▶ [TASK DETAILS]
Every line containing the word "that" needs to be found and copied.
— start EXCERPTED DATA —
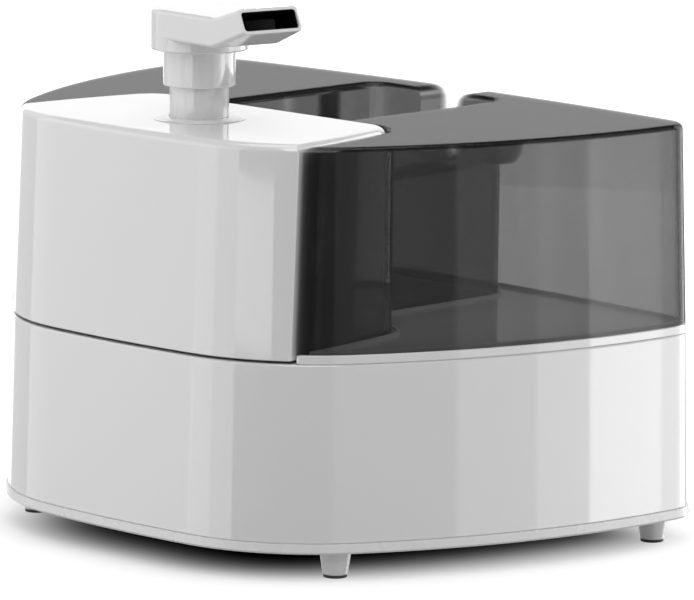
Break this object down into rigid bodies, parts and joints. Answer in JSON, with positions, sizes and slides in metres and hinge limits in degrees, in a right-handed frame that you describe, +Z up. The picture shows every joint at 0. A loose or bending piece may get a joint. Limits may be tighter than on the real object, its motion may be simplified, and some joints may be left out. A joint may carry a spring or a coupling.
{
  "type": "ultrasonic humidifier",
  "caption": "Table-top ultrasonic humidifier with a white drafted base, a smoked U-shaped water tank round a white tower, and a turning slanted mist nozzle.",
  "frame": {"origin": "middle of the footprint, on the surface the feet stand on", "axes": "+Z up, -Y towards the front face of the tower, +X across the width"},
  "size_m": [0.3, 0.2218, 0.2378],
  "materials": {
    "white_shell": "polished",
    "white_base": "satin",
    "smoke_tank": "polished, smoked transparent",
    "deck_white": "satin",
    "cap_grey": "satin",
    "valve_white": "moulded",
    "float_blue": "foamed",
    "black_plastic": "moulded",
    "knob_white": "satin",
    "rubber_grey": "matt",
    "silicone": "matt",
    "filter_foam": "open foam",
    "steel": "drawn",
    "motor_steel": "satin",
    "piezo": "glazed ceramic with silver electrode",
    "aluminium_fins": "extruded",
    "brass_pins": "bright",
    "circuit_board": "solder mask",
    "electronics": "moulded",
    "transformer_core": "varnished",
    "pot_metal": "plated",
    "lens_green": "clear",
    "wire_sleeve": "soft"
  },
  "bodies": {
    "base": {"base_shell": "white_shell", "base_ledge": "white_shell", "knob_bezel": "white_shell", "base_bottom_plate": "white_base", "feet": "white_base", "deck_lid": "deck_white", "deck_pool": "deck_white", "deck_tub": "deck_white", "deck_channel": "deck_white", "riser_collar": "deck_white", "splash_cap": "deck_white", "air_riser": "deck_white", "float_retainer": "deck_white", "fan_housing": "black_plastic", "power_inlet": "black_plastic", "level_sensor": "black_plastic", "foot_pads": "rubber_grey", "transducer_seal": "rubber_grey", "intake_filter": "filter_foam", "bottom_screws": "steel", "transducer_ring": "steel", "fan_motor": "motor_steel", "transducer_disc": "piezo", "heat_sink": "aluminium_fins", "inlet_pins": "brass_pins", "driver_board": "circuit_board", "power_board": "circuit_board", "driver_components": "electronics", "power_capacitors": "electronics", "transformer": "transformer_core", "potentiometer": "pot_metal", "indicator_lens": "lens_green", "wiring": "wire_sleeve"},
    "fan": {"fan_impeller": "black_plastic"},
    "float": {"level_float": "float_blue"},
    "knob": {"control_knob": "knob_white"},
    "tank": {"tank_top": "smoke_tank", "tank_outer_wall": "smoke_tank", "tank_tower_walls": "smoke_tank", "tank_grip_right": "smoke_tank", "tank_grip_left": "smoke_tank", "tank_bridge": "smoke_tank", "tank_floor": "white_shell", "tank_neck": "white_shell", "tank_seal": "silicone"},
    "cap": {"tank_cap": "cap_grey", "cap_gasket": "silicone", "valve_spring": "steel"},
    "valve": {"valve_plunger": "valve_white", "valve_seal": "silicone"},
    "tower": {"tower_cover": "white_shell", "tower_top": "white_shell", "nozzle_flange": "white_shell", "mist_duct": "deck_white"},
    "tube": {"nozzle_tube": "white_shell", "nozzle_snap_ring": "steel"},
    "head": {"nozzle_head": "white_shell", "nozzle_sleeve": "white_shell", "mouth_liner": "black_plastic"}
  },
  "joints": [
    {"name": "fan_spin", "type": "hinge", "parent": "base", "child": "fan", "pos_m": [-0.048, -0.052, 0.034], "axis": [0, 0, 1], "continuous": true},
    {"name": "float_travel", "type": "slide", "parent": "base", "child": "float", "axis": [0, 0, 1], "range_m": [0, 0.008]},
    {"name": "knob_turn", "type": "hinge", "parent": "base", "child": "knob", "pos_m": [0.06, 0.105, 0.054], "axis": [0, 1, 0], "range_deg": [0, 280]},
    {"name": "tank_lift", "type": "slide", "parent": "base", "child": "tank", "axis": [0, 0, 1], "range_m": [0, 0.12]},
    {"name": "cap_turn", "type": "hinge", "parent": "tank", "child": "cap", "pos_m": [-0.092, 0.035, 0.085], "axis": [0, 0, 1], "range_deg": [0, 90]},
    {"name": "valve_travel", "type": "slide", "parent": "cap", "child": "valve", "axis": [0, 0, 1], "range_m": [-0.006, 0], "deforming": ["valve_spring"]},
    {"name": "tower_lift", "type": "slide", "parent": "base", "child": "tower", "axis": [0, 0, 1], "range_m": [0, 0.1]},
    {"name": "nozzle_pull", "type": "slide", "parent": "tower", "child": "tube", "axis": [0, 0, 1], "range_m": [0, 0.04]},
    {"name": "nozzle_swivel", "type": "hinge", "parent": "tube", "child": "head", "pos_m": [0, -0.0605, 0.2], "axis": [0, 0, 1], "continuous": true}
  ],
  "couplings": [
    {"joint": "valve_travel", "follows": "tank_lift", "ratio": -0.05}
  ]
}
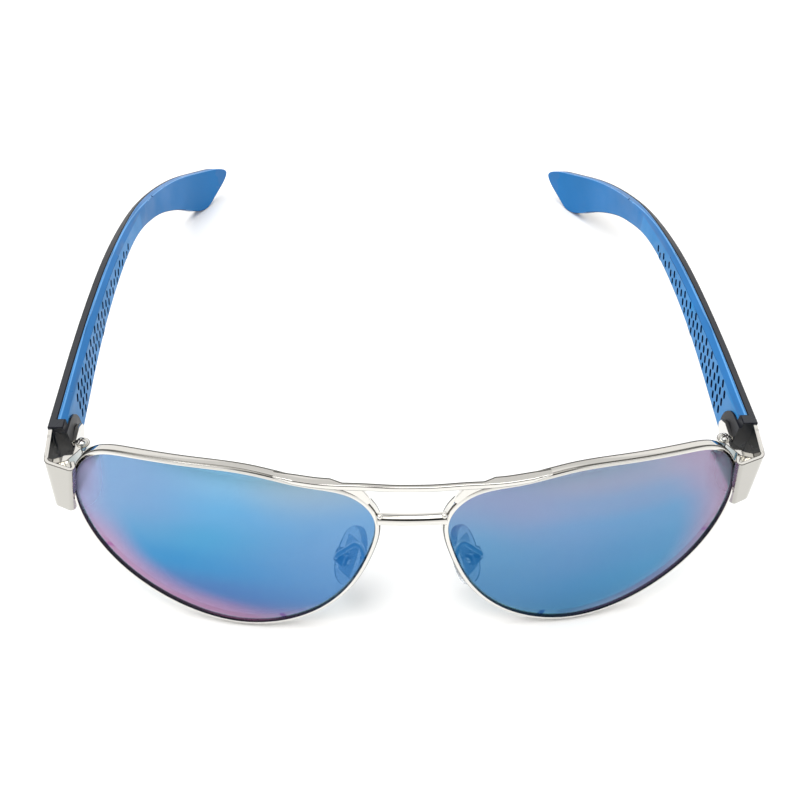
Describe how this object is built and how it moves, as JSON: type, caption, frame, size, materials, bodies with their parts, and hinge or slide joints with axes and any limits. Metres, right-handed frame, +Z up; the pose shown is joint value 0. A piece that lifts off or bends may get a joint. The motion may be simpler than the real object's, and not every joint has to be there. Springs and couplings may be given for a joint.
{
  "type": "sunglasses",
  "caption": "Aviator sunglasses with a metal front, a brow bar above the bridge, mirrored lenses, swivelling nose pads and folding perforated temples.",
  "frame": {"origin": "on the ground, at the middle of the outer box, below the middle plane of the face", "axes": "X to the wearer's left, Y back along the temples, Z up, while the glasses stand open on the lower edges of the rims and the temple tips"},
  "size_m": [0.1494, 0.1668, 0.0408],
  "materials": {
    "chrome": "polished",
    "screw_steel": "polished",
    "mirror_lens": "blue and violet mirror coating on a tinted lens",
    "clear_silicone": "clear, soft",
    "clear_core": "clear, hard",
    "black_shell": "glossy black",
    "blue_inlay": "satin blue"
  },
  "bodies": {
    "front": {"brow_bar": "chrome", "bridge": "chrome", "left_rim": "chrome", "left_lens": "mirror_lens", "left_endpiece": "chrome", "left_lock_upper": "chrome", "left_lock_lower": "chrome", "left_lock_screw": "screw_steel", "left_front_hinge": "chrome", "left_hinge_screw": "screw_steel", "left_pad_arm": "chrome", "left_pad_box": "chrome", "left_pad_screw": "screw_steel", "right_rim": "chrome", "right_lens": "mirror_lens", "right_endpiece": "chrome", "right_lock_upper": "chrome", "right_lock_lower": "chrome", "right_lock_screw": "screw_steel", "right_front_hinge": "chrome", "right_hinge_screw": "screw_steel", "right_pad_arm": "chrome", "right_pad_box": "chrome", "right_pad_screw": "screw_steel"},
    "left_pad": {"left_nose_pad": "clear_silicone", "left_pad_core": "clear_core"},
    "right_pad": {"right_nose_pad": "clear_silicone", "right_pad_core": "clear_core"},
    "left_temple": {"left_temple_shell": "black_shell", "left_temple_inlay": "blue_inlay", "left_temple_hinge": "chrome"},
    "right_temple": {"right_temple_shell": "black_shell", "right_temple_inlay": "blue_inlay", "right_temple_hinge": "chrome"}
  },
  "joints": [
    {"name": "left_temple_fold", "type": "hinge", "parent": "front", "child": "left_temple", "pos_m": [0.0671, -0.05844, 0.0288], "axis": [0, 0, 1], "range_deg": [0, 89]},
    {"name": "right_temple_fold", "type": "hinge", "parent": "front", "child": "right_temple", "pos_m": [-0.0671, -0.05844, 0.0288], "axis": [0, 0, -1], "range_deg": [0, 83]},
    {"name": "left_pad_swivel", "type": "hinge", "parent": "front", "child": "left_pad", "pos_m": [0.01359, -0.07454, 0.01289], "axis": [0.5983, 0.7778, -0.1926], "range_deg": [-8, 8]},
    {"name": "right_pad_swivel", "type": "hinge", "parent": "front", "child": "right_pad", "pos_m": [-0.01359, -0.07454, 0.01289], "axis": [-0.5983, 0.7778, -0.1926], "range_deg": [-8, 8]}
  ]
}
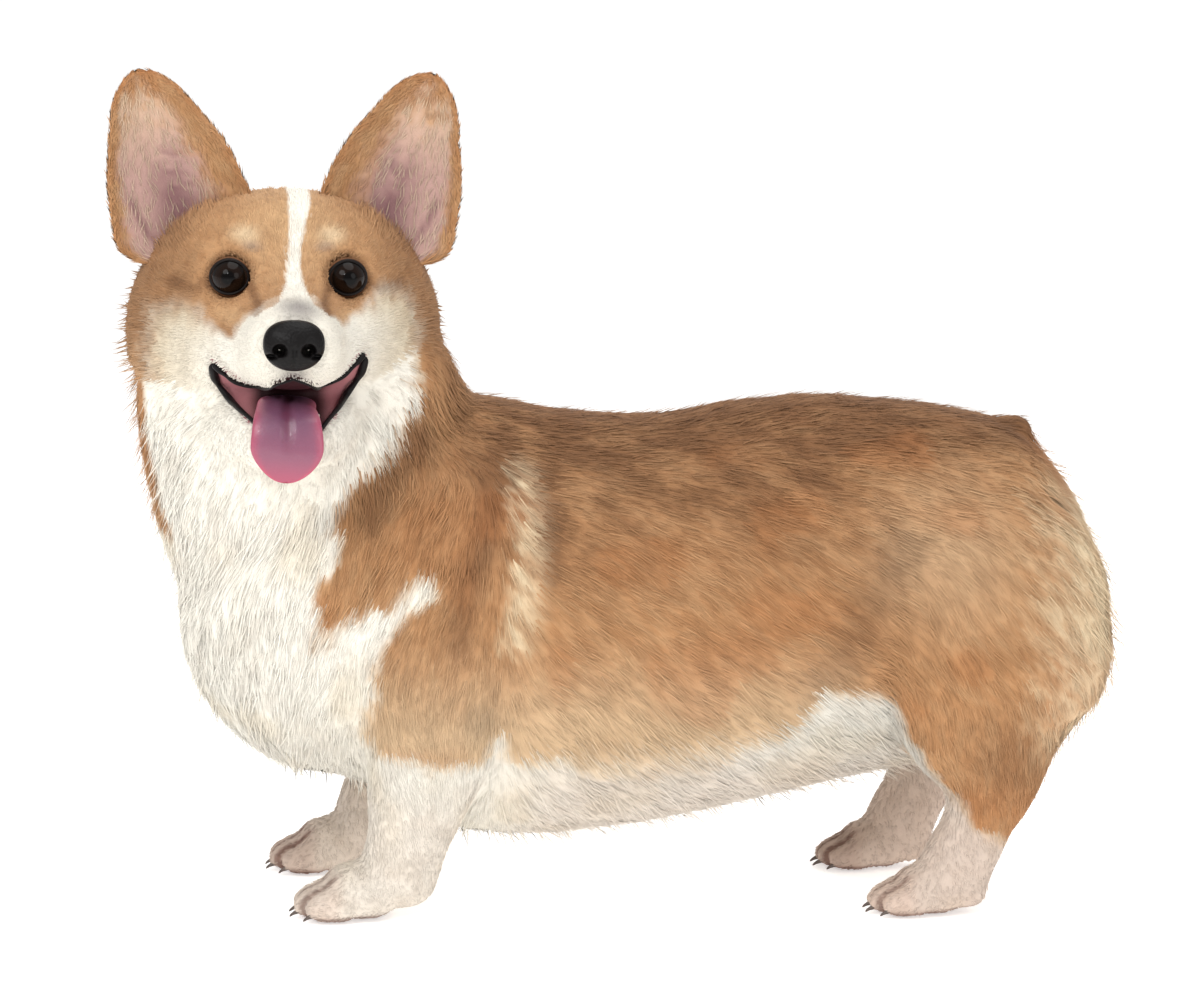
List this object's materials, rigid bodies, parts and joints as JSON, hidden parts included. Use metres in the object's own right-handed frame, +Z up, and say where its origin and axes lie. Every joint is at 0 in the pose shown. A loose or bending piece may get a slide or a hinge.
— end EXCERPTED DATA —
▶ [TASK RESULT]
Break this object down into rigid bodies, parts and joints. Answer in JSON, with positions, sizes and slides in metres and hinge limits in degrees, in a right-handed frame that you describe, +Z up. The picture shows every joint at 0. A loose or bending piece may get a joint. Limits may be tighter than on the real object, its motion may be simplified, and some joints may be left out. A joint may carry a spring or a coupling.
Describe how this object is built and how it moves, as JSON: type, caption, frame, size, materials, bodies with their parts, and hinge or slide joints with axes and any limits. Metres, right-handed frame, +Z up; the pose shown is joint value 0. A piece that lifts off or bends may get a joint. The motion may be simpler than the real object's, and not every joint has to be there. Springs and couplings may be given for a joint.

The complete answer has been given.